In particolare, la scelta di non vietare l’importazione di idrocarburi attraverso gli oleodotti, è stata una richiesta fondamentale dell'Ungheria (appoggiata da Repubblica Ceca e Slovacchia) data la dipendenza dal petrolio fornito dalla Russia attraverso l'oleodotto Druzhba. Altro limite dell’accordo europeo è la mancanza di definizione dei tempi sulla durata delle esenzioni alle importazioni di petrolio fornito tramite oleodotti.

Il comunicato finale del vertice afferma che i leaders europei «torneranno sulla questione dell'eccezione temporanea per il petrolio greggio fornito tramite oleodotto il prima possibile». Viktor Orban ha chiesto anche garanzie sulla possibilità di acquistare petrolio via mare se le forniture russe venissero sospese od interrotte l'oleodotto Druzhba. Una preoccupazione fatta propria dalla Commissione che ha previsto, «in caso di improvvise interruzioni delle forniture, misure di emergenza per garantire la sicurezza dell'approvvigionamento».

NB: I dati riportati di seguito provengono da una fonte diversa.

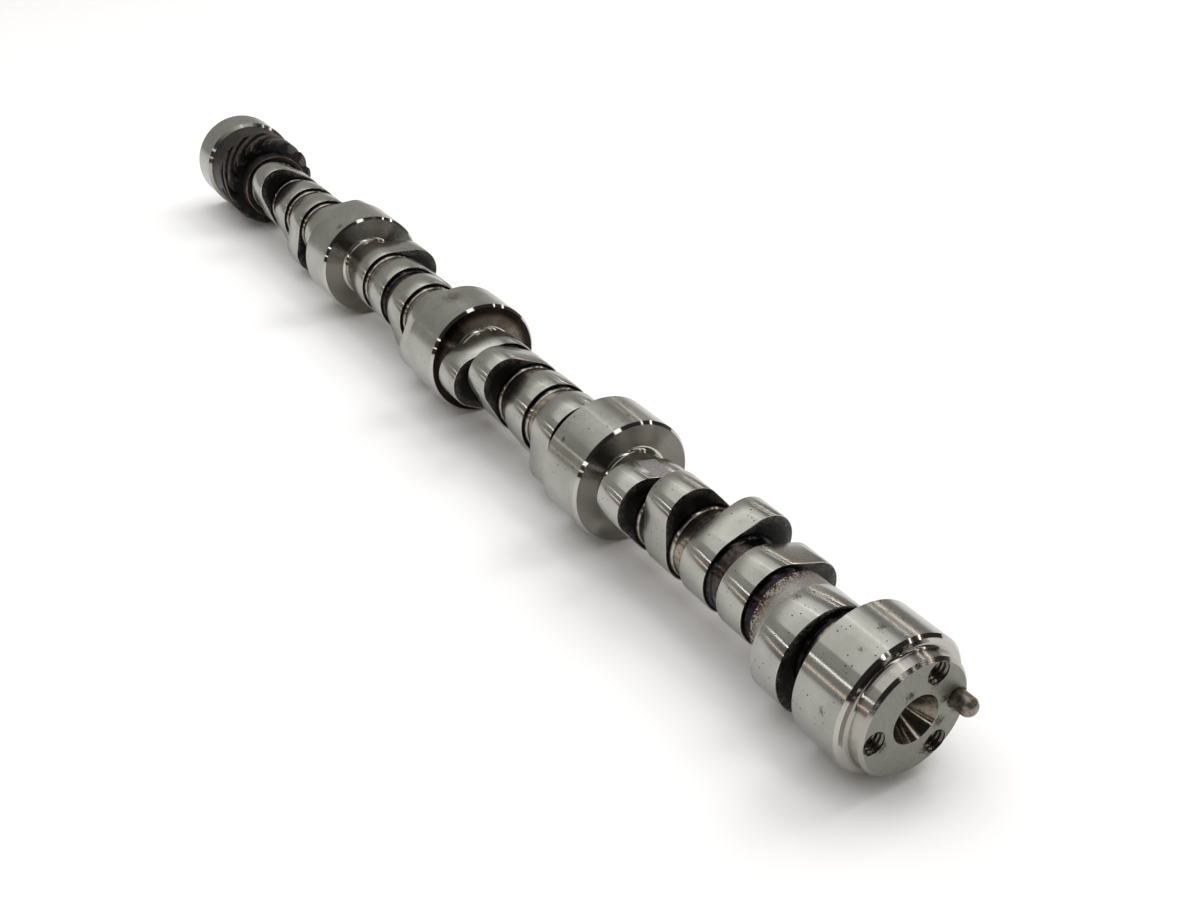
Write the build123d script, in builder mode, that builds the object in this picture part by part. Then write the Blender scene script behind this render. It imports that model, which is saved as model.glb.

I ministri di Croazia Davor Filipovic e ungherese Peter Szijjarto hanno, a margine della riunione dei capi dei governi europei, siglato un accordo per l’utilizzo delle infrastrutture energetiche, raffinerie ed oleodotto adriatico, per far fronte all’approvvigionamento ungherese e di altri paesi centro europei.

Altre misure proposte come parte del sesto pacchetto di sanzioni includono l'esclusione della più grande banca russa, Sberbank, dal sistema di pagamento internazionale SWIFT, la messa al bando di altre tre emittenti statali russe e l'inserimento nell'elenco delle persone bandite dalla UE di coloro che hanno commesso crimini di guerra in Ucraina. I leaders europei hanno invece affrontato i temi della difesa comune e della sicurezza alimentare, attraverso Bulgaria e Romania, anche a seguito degli effetti che si produrranno sull’approvvigionamento di beni alimentari dalla guerra della Russia in Ucraina.

Il nostro paese, senza nucleare e risorse energetiche dell’Adriatico, dispone di una limitata capacità energetica propria e dunque, non è né autosufficiente, né (vedi l’accordo croato-ungherese), potrà esser utile ad altri paesi del centro Europa. Una parte dei problemi sono stati ricordati, oltre alla necessità una strategia europea e un tetto comune al prezzo del gas, dall’Amministratore di Eni, Descalzi al Corsera del 31 maggio: «Il gas è già aumentato di 5-6 volte da inizio guerra» ma noi saremo in grado di sostituire «interamente il gas russo nell’inverno 2024-2025». E sino ad allora? La politica pare accecata da una vis sanzionatoria, recentemente rappresentata dal ministro degli Esteri Di Maio, ma l’aumento del costo della vita rilevato dall’Istat e l’aumento dei prezzi di prodotti alimentari del 50% negli ultimi due anni, insieme a quelli energetici, porteranno cittadini ed imprese alla chiusura e fame.

La risposta di Mosca alle decisioni di Bruxelles? La Russia troverà altri acquirenti per i propri prodotti petroliferi.